### Requirements
Where a line holds the string "mathutils", return that line.

### Data section
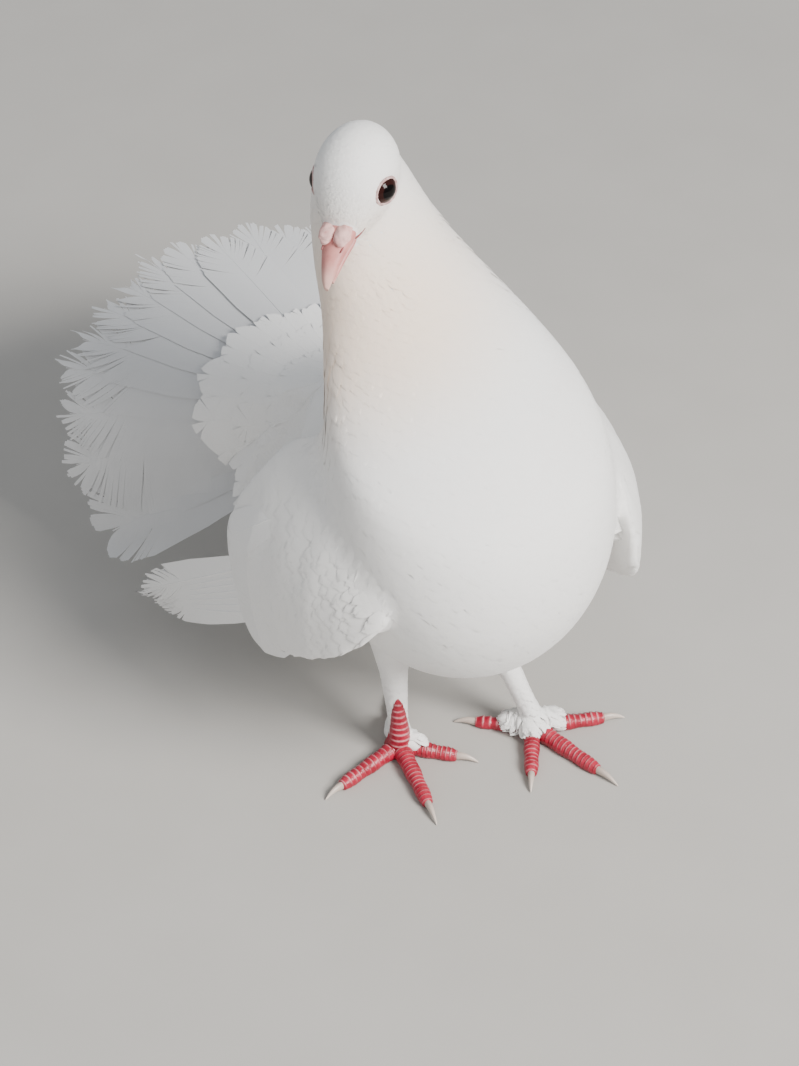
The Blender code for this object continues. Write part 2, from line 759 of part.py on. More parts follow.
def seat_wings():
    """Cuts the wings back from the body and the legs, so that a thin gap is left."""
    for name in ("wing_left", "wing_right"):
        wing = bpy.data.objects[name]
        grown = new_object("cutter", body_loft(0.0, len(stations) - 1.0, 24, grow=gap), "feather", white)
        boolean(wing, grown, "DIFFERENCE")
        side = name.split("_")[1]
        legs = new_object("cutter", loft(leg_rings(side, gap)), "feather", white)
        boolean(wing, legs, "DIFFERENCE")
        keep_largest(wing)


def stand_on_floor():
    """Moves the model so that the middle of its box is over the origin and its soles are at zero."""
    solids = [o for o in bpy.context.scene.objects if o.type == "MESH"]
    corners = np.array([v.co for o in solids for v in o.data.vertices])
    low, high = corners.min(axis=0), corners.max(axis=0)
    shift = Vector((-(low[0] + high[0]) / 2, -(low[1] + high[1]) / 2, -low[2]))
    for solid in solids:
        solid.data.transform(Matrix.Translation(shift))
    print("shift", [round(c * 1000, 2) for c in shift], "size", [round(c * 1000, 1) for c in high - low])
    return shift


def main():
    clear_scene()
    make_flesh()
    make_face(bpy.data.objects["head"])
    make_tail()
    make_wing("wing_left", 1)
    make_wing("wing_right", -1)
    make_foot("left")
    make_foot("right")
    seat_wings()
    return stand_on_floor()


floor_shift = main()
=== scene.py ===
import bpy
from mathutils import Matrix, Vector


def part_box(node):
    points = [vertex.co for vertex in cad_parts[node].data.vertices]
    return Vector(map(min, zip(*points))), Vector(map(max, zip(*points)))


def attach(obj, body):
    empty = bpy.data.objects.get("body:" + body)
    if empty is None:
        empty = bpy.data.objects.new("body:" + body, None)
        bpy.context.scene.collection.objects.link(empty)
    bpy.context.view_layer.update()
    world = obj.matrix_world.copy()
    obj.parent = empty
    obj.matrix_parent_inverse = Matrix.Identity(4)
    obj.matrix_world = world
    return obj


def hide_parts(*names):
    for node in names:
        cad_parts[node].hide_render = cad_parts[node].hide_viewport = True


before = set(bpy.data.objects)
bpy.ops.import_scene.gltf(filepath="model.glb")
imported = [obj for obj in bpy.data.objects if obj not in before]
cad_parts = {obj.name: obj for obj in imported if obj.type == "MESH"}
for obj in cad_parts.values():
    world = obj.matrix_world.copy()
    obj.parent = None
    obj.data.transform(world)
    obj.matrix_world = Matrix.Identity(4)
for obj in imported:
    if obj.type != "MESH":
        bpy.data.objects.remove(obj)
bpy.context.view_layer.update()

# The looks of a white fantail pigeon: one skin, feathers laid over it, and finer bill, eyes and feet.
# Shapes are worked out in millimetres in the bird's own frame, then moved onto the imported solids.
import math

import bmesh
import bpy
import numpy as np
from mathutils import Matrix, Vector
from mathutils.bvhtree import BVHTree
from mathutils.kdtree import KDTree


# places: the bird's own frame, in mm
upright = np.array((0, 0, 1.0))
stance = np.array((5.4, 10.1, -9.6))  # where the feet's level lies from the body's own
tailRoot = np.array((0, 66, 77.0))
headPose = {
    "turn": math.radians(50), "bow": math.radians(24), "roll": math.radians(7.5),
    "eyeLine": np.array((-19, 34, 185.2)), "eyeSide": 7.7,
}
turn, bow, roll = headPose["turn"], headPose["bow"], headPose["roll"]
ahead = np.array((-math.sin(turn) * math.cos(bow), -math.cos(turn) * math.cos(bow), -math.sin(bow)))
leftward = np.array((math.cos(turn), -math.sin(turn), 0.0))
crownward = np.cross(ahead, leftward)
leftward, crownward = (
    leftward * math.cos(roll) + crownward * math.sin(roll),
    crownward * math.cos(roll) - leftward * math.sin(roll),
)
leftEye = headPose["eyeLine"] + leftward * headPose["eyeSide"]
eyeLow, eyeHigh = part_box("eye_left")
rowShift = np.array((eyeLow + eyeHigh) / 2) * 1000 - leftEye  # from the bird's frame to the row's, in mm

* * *

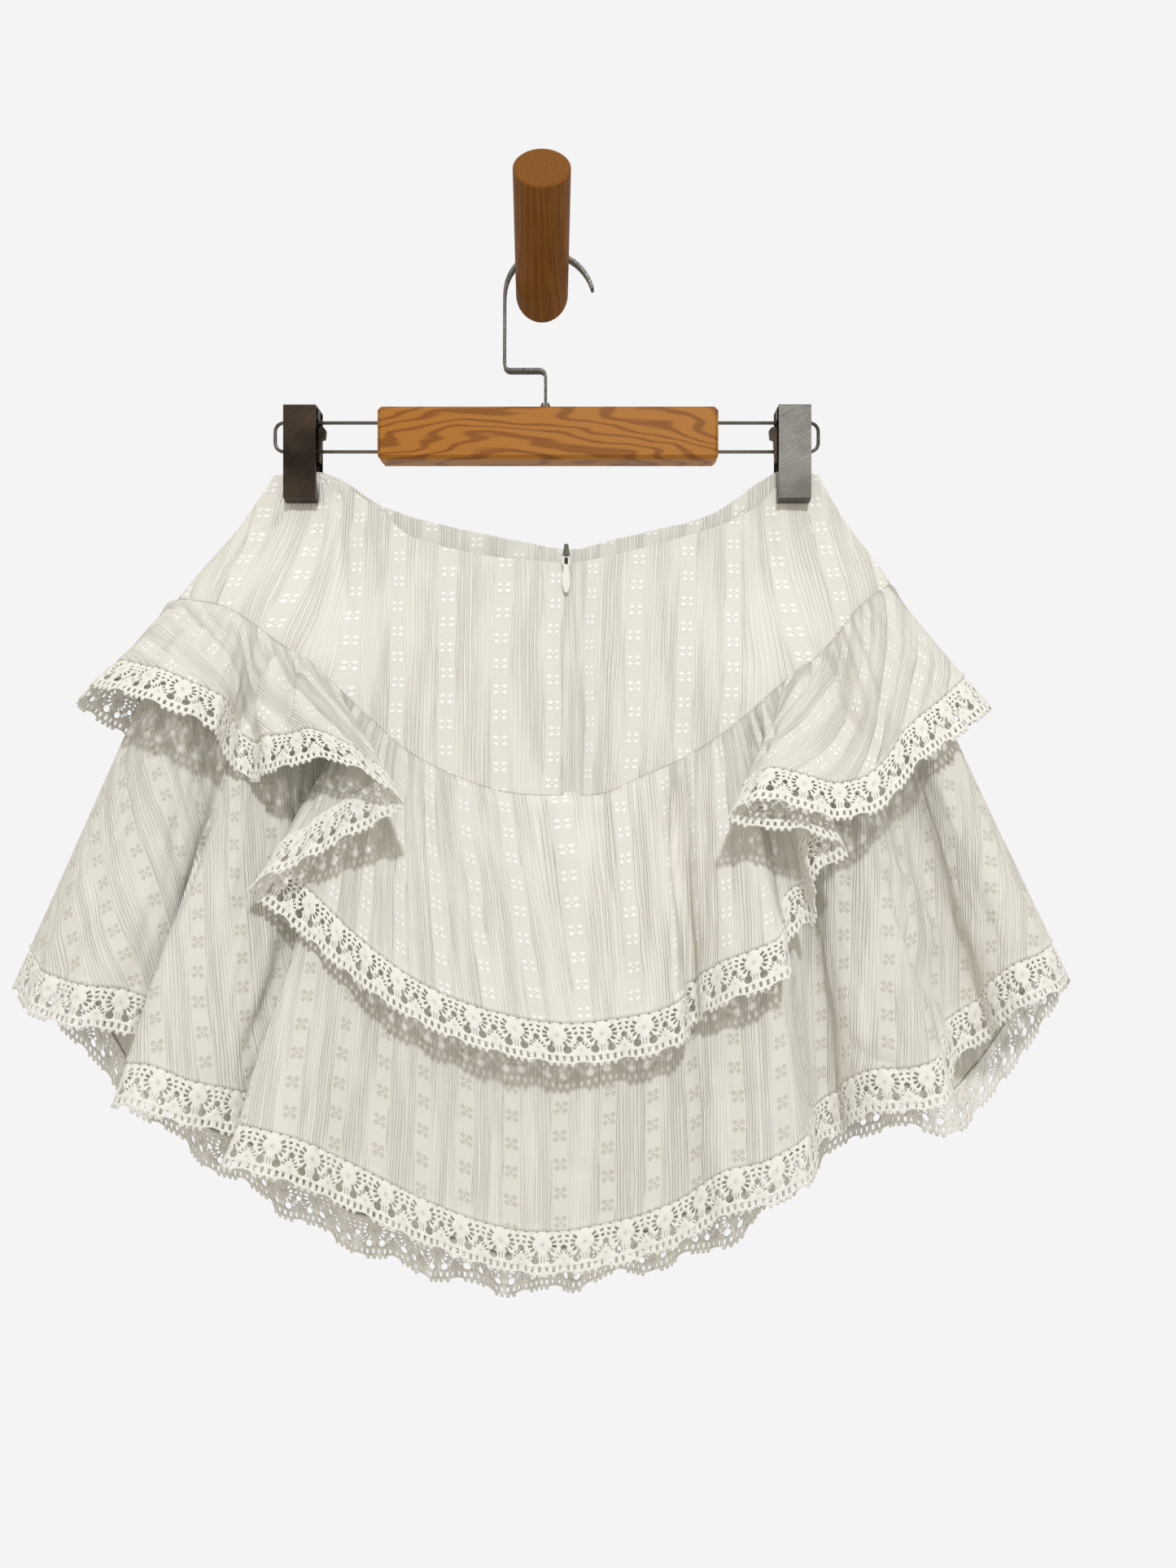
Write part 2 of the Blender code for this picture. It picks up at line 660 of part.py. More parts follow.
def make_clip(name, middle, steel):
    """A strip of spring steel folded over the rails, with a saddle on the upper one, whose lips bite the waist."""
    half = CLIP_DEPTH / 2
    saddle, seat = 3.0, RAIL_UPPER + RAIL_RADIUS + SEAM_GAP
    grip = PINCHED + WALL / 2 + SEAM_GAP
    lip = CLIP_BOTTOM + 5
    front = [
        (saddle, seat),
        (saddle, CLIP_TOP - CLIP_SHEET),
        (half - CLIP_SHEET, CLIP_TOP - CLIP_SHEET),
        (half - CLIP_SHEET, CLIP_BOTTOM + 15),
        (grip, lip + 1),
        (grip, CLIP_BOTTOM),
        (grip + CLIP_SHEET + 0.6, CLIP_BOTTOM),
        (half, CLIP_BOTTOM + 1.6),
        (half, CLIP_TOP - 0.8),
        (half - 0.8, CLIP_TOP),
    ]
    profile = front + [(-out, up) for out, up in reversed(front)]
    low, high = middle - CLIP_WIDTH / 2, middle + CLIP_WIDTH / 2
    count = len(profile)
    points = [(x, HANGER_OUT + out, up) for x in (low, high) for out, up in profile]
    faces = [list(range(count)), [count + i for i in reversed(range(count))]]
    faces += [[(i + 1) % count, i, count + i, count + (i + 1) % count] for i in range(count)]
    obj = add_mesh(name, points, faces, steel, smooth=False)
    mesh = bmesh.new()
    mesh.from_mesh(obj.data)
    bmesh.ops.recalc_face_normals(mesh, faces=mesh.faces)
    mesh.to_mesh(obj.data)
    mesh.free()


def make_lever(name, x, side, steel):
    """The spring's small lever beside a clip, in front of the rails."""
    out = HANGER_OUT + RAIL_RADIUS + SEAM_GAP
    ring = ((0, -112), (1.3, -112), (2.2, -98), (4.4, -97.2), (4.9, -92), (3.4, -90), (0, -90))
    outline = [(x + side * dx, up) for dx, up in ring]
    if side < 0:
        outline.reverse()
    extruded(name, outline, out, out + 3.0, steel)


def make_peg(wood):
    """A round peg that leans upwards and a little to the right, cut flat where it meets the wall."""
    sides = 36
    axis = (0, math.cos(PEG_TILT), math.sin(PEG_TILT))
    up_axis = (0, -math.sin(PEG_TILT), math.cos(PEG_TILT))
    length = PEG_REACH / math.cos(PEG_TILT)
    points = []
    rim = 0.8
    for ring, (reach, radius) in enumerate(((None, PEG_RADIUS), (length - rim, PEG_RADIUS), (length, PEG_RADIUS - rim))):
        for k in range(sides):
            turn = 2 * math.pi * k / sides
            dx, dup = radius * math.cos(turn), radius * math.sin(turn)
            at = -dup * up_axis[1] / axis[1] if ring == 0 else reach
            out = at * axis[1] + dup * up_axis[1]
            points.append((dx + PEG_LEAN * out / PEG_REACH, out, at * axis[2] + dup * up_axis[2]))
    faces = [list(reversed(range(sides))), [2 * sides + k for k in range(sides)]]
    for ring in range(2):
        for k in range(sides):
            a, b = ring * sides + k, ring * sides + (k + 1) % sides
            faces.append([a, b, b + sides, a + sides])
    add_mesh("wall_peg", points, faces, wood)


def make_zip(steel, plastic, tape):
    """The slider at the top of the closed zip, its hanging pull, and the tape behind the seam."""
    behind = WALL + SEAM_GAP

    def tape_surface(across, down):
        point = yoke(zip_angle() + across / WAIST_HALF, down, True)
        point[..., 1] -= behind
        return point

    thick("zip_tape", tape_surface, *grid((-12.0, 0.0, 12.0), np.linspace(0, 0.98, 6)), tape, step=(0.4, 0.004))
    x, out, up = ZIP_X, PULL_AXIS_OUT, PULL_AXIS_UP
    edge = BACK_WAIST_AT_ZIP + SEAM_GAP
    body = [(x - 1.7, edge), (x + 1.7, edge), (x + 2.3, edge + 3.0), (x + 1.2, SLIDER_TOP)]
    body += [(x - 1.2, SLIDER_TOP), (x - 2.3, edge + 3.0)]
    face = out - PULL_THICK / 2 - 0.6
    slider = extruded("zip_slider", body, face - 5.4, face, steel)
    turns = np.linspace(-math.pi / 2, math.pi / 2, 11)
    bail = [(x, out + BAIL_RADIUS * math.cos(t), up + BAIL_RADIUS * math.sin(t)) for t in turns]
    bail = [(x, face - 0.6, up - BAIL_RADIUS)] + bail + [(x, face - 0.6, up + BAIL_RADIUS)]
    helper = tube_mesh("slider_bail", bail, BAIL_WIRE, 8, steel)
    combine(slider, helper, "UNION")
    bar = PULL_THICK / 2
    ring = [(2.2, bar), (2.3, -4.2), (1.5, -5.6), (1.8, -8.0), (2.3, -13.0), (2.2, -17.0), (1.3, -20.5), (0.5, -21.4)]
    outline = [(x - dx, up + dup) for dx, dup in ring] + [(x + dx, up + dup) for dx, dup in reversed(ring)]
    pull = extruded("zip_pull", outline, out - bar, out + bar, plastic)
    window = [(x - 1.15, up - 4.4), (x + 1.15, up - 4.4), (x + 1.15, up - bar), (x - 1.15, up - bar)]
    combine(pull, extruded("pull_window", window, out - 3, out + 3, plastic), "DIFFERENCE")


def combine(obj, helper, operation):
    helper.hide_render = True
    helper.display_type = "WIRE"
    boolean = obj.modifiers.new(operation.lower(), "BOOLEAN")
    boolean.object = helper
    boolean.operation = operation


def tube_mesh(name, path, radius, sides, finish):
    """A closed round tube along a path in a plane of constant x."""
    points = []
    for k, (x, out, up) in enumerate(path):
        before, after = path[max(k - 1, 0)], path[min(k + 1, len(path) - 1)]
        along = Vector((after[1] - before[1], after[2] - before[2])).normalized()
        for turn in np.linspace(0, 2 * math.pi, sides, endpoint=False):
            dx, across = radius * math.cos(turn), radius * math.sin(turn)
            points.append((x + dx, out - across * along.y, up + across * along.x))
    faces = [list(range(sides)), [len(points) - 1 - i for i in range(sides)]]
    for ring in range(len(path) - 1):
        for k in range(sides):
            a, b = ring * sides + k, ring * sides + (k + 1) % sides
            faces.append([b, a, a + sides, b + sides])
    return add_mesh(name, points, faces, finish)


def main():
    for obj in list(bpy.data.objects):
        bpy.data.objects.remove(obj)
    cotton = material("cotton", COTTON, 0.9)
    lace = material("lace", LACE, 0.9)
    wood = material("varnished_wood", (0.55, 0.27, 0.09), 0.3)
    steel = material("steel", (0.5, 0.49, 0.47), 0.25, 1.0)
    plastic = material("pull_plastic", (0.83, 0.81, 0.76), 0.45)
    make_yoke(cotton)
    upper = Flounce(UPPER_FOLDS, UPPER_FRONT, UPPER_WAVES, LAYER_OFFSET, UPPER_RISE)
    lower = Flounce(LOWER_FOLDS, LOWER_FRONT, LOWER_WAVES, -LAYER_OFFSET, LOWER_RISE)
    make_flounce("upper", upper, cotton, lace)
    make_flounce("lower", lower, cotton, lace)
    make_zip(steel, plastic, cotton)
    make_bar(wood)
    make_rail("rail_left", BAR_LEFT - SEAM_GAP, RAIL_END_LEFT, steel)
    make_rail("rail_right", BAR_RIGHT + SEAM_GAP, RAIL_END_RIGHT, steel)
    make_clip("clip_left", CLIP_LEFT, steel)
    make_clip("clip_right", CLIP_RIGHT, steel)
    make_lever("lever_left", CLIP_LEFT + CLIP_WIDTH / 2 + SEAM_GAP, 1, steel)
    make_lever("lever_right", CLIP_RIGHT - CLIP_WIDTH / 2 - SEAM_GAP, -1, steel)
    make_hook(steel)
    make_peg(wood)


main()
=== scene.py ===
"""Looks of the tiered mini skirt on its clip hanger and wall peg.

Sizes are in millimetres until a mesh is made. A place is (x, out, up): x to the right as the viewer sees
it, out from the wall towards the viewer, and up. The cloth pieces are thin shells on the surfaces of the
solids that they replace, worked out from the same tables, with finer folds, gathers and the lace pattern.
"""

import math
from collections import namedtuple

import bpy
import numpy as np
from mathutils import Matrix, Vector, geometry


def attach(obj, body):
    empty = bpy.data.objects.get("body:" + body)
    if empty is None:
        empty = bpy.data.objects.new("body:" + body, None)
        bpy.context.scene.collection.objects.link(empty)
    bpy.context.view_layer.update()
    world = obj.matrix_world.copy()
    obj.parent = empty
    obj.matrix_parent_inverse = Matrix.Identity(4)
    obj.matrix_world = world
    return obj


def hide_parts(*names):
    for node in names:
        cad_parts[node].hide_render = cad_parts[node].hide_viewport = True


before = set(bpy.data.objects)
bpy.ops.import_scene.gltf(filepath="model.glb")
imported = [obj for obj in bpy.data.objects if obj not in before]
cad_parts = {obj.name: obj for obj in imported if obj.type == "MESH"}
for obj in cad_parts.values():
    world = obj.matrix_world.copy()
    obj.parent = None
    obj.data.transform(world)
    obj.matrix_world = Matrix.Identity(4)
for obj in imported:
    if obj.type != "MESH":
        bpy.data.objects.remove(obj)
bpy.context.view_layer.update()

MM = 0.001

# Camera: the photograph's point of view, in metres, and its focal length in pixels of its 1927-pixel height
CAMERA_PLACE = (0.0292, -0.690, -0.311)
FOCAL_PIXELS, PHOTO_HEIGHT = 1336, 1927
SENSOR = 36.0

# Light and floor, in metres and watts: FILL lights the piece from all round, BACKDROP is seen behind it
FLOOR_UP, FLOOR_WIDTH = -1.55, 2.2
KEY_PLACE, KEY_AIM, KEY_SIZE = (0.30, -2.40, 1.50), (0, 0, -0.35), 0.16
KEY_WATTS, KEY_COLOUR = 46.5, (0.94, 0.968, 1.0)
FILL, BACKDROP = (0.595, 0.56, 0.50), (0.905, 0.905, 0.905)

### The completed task
from mathutils import Matrix, Vector
from mathutils import Matrix, Vector
from mathutils.bvhtree import BVHTree
from mathutils.kdtree import KDTree
from mathutils import Matrix, Vector, geometry